The Nordstrom people would be among those who do. Three years ago, Nordstrom opened in Vancouver and the site is now the retailer’s top Canada location and among the top three Nordstrom units overall, no doubt motivating Holt Renfrew to step up its game.

At Holt, personal shopping accounts for upward of 10 percent of the business, with some sellers generating more than 8 million in sales per year, Grauso said. “This renovation process will add space to almost all of the personal shopping suites,” Grauso said.

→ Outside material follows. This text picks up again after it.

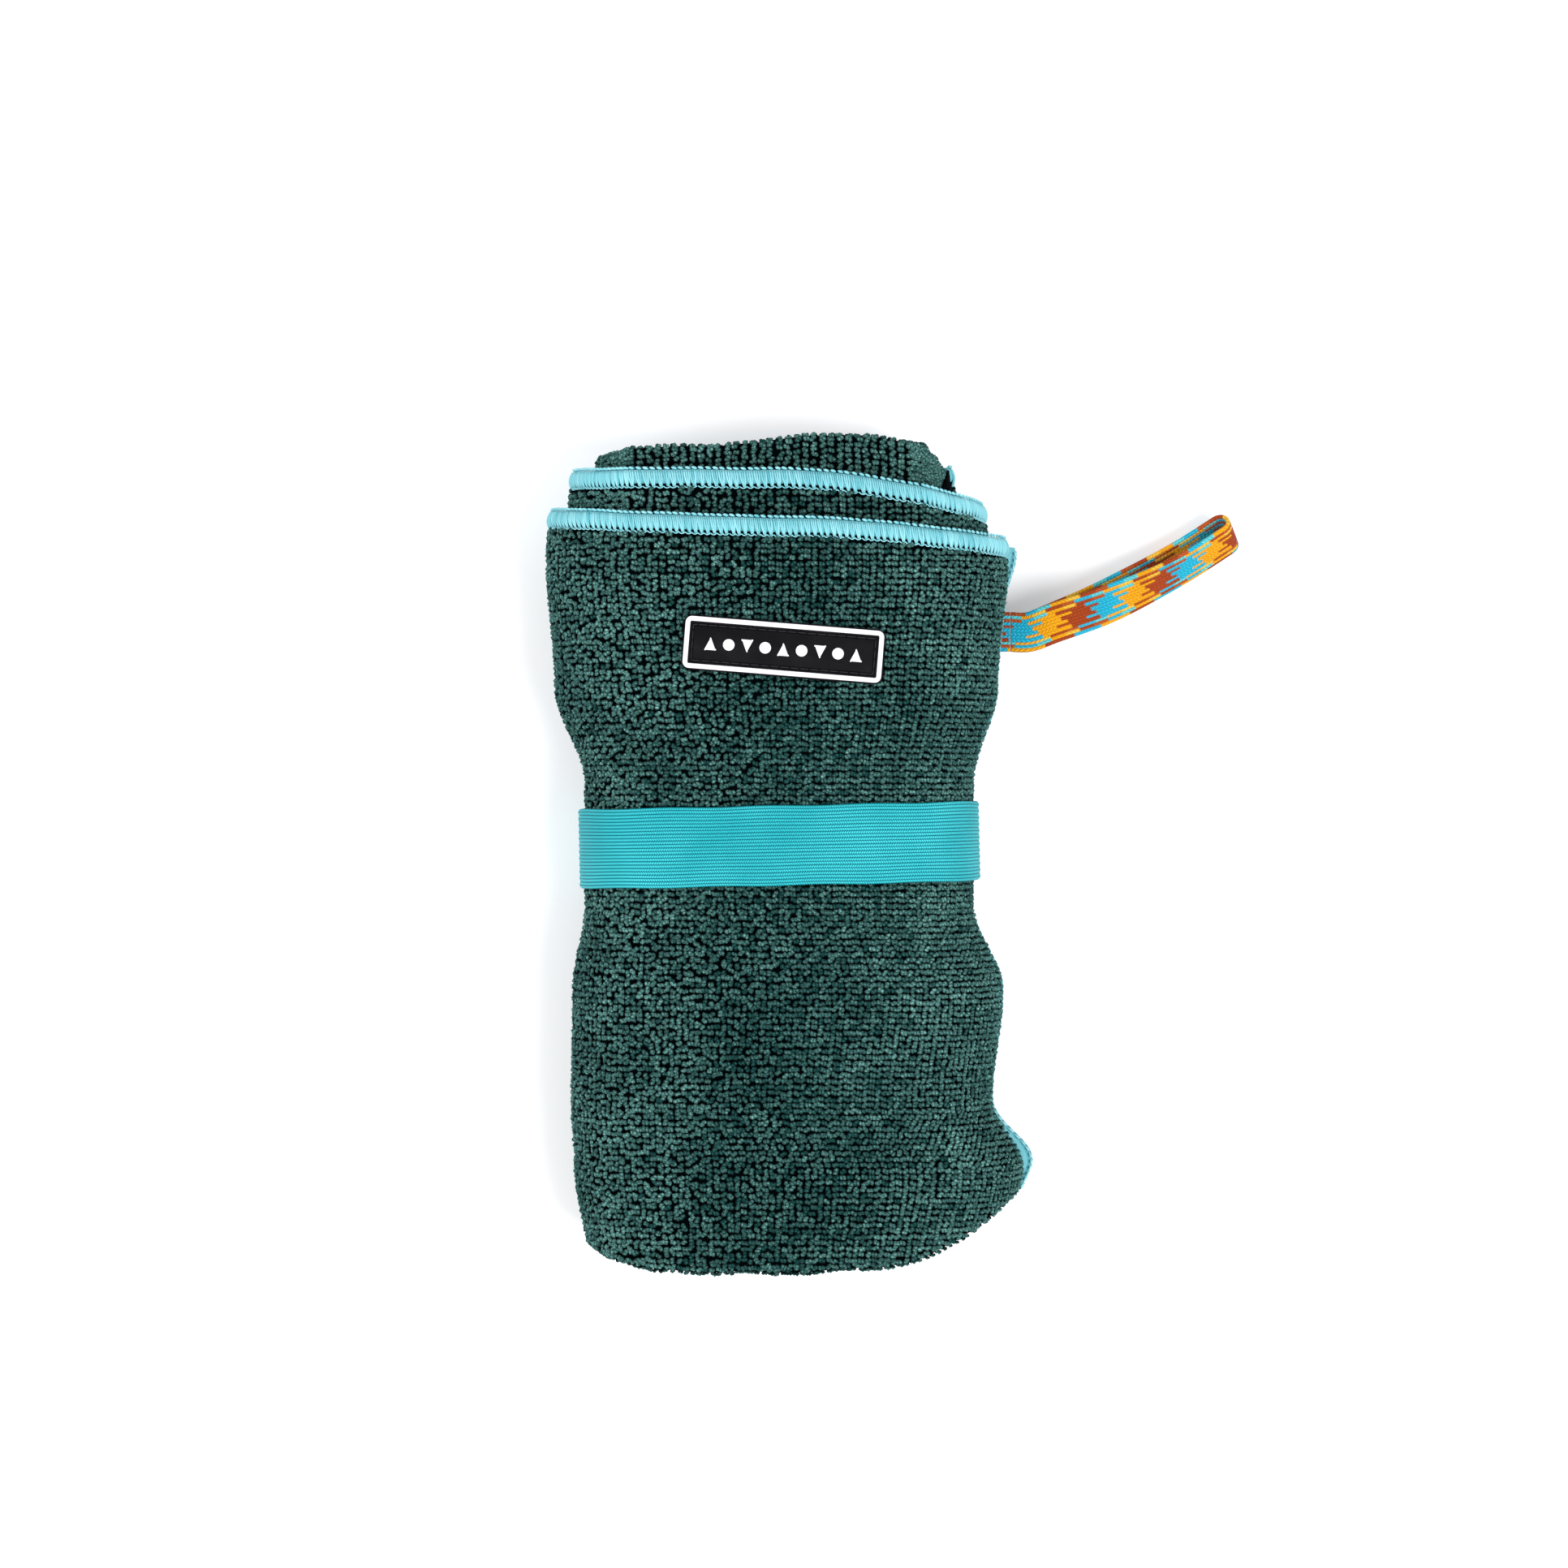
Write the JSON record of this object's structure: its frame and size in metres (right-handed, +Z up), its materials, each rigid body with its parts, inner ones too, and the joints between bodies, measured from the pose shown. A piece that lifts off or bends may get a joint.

In addition, the Holt Renfrew catalogue has been beefed up. “The fall issue will be our biggest issue ever, almost 400 pages,” Grauso said. “People say print media is dying. I’m not sure that’s right. I am believer in it. I hear from the salespeople that customers are still pulling out pages. We will continue to invest and work on that magazine. We print over 100,000 copies per issue,” which are distributed to homes and available in the stores. There are three editions each year.  “We have upgraded the model cast, improved the curation of the product, doubled the size, in terms of pages and advertising over the past two issues, and changed the paper quality.”

Back in 2012, the Westons allocated 300 million to grow Holt Renfrew’s footprint by 40 percent across Canada over a three-year period. But the 400 million disclosed by Grauso, who joined Holt Renfrew in 2016, is additional capital. “It’s really about continuing to deliver what we have delivered historically,” Grauso said.